I have been a roamer of limbo regions, one of our last frontiers—places that seem unloved and overlooked, cracks in the urban facade. When I discover a site that attracts me, I return to it at dusk. The first few times, the atmospheric conditions or the artificial lighting may not be quite right. But on a subsequent visit, I may find that a streetlight has gone out, creating the odd shadow that renders the space more angular. I’m delighted by such discrepancies, which are nearly invisible during the daytime: the unexpected and asymmetric, the quietly out of kilter.

Recently, I have undertaken a project entitled “Vacancy,” in which I explore at twilight the patches of emptiness that honeycomb New York and other cities. I’ve noticed that in response to the Great Recession, the sense of absence characteristic of fringe and marginal areas has begun to haunt more fashionable streets as well. On New York City’s Madison Avenue, even in the central area between 70th and 90th streets, many stores have gone out of business.

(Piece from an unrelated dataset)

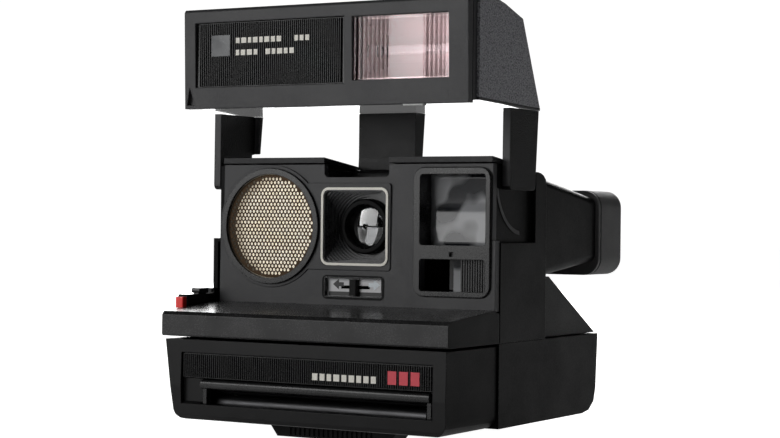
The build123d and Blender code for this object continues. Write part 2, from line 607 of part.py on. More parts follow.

Their empty or nearly empty display windows can take on a strangely formal beauty. Shuttered stores can also isolate and enhance the uncanny aura of neighboring, still viable establishments.

I have also begun to appreciate the ghostly presence of fleeting figures in my pictures. Are they surrogates for me, actors hurrying across a set, or lost friends and relatives coming to people my nocturnal cityscapes? Whoever they are, these figures add to the feeling that something has just happened, that something is about to happen.